2) Community Reinvestment Act (CRA) modernization

Efforts to modernize CRA go back over a dozen years, necessitated by the advent of interstate banking, internet banking, and now mobile banking. In 2017, the Trump Administration began a process of issuing a new rule, which was ultimately repealed by the Biden Administration. Implementation of the new rule was halted by a lawsuit filed by the American Bankers Association, Independent Community Bankers Association, and other banking trade groups earlier this year. If the court rules on the case before federal regulators formally withdraw it, no CRA modernization is ever likely to be done short of new legislation, which is highly unlikely under almost any realistic scenario.

3) Basel III Endgame

NHC led a coalition of civil rights organizations, affordable housing advocates, and housing industry trade groups, to raise urgent concerns to the banking regulators about how the original Basel III Endgame proposal could have unintentionally harmed already underserved communities. Federal regulators listened to our concerns and announced they would repropose the rule consistent with our recommended changes. However, Consumer Financial Protection Bureau (CFPB) Director Rohit Chopra halted the effort by threatening to vote against the rule as a member of the FDIC Board. The new rule would have been a significant improvement and would likely have received bipartisan support from the Federal Reserve Board of Governors. With the new administration, any effort to complete the Basel III capital rules is dead.

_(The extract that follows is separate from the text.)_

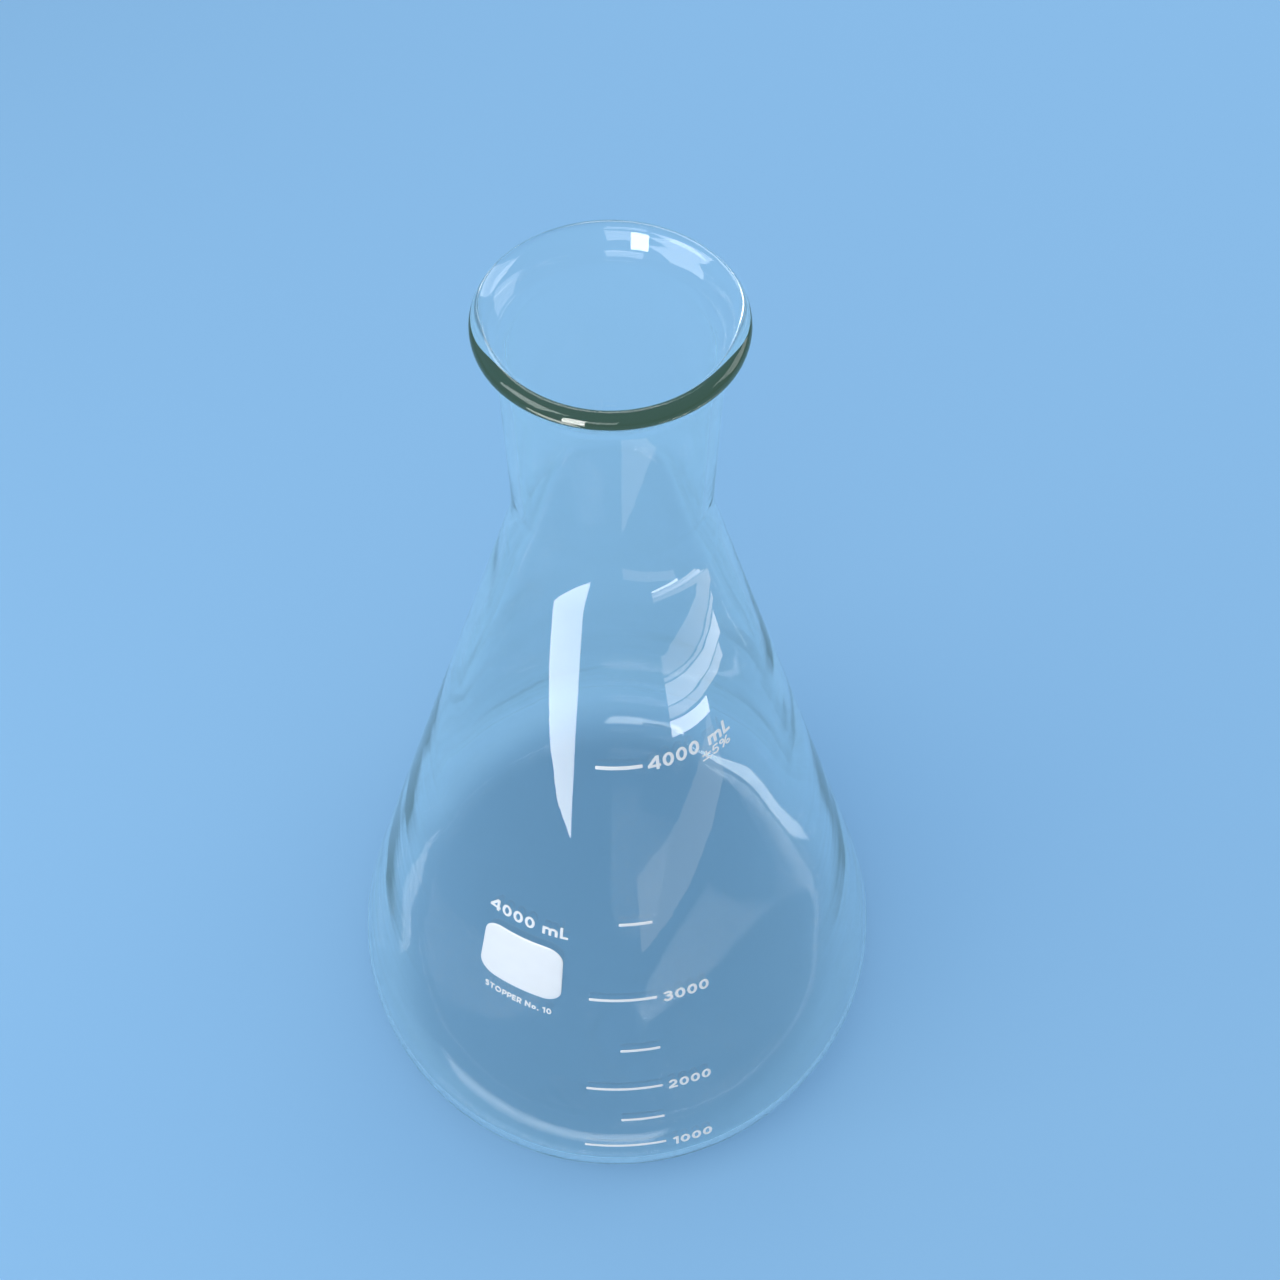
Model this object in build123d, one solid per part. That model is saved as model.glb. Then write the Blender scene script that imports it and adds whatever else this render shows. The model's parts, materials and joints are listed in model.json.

4) Nearly everything CFPB Director Rohit Chopra has said and done

That sounds harsh, but Director Chopra has been an outspoken opponent of the banking industry and a lightening rod for the financial services industry. I expect the new leadership at the CFPB to repeal nearly every action taken by Director Chopra before its first year is complete. My hope is that new leadership at CFPB will build broad consensus for its actions, narrowing the path of the pendulum that has cost financial institutions millions of dollars retooling every four years with each change in administration.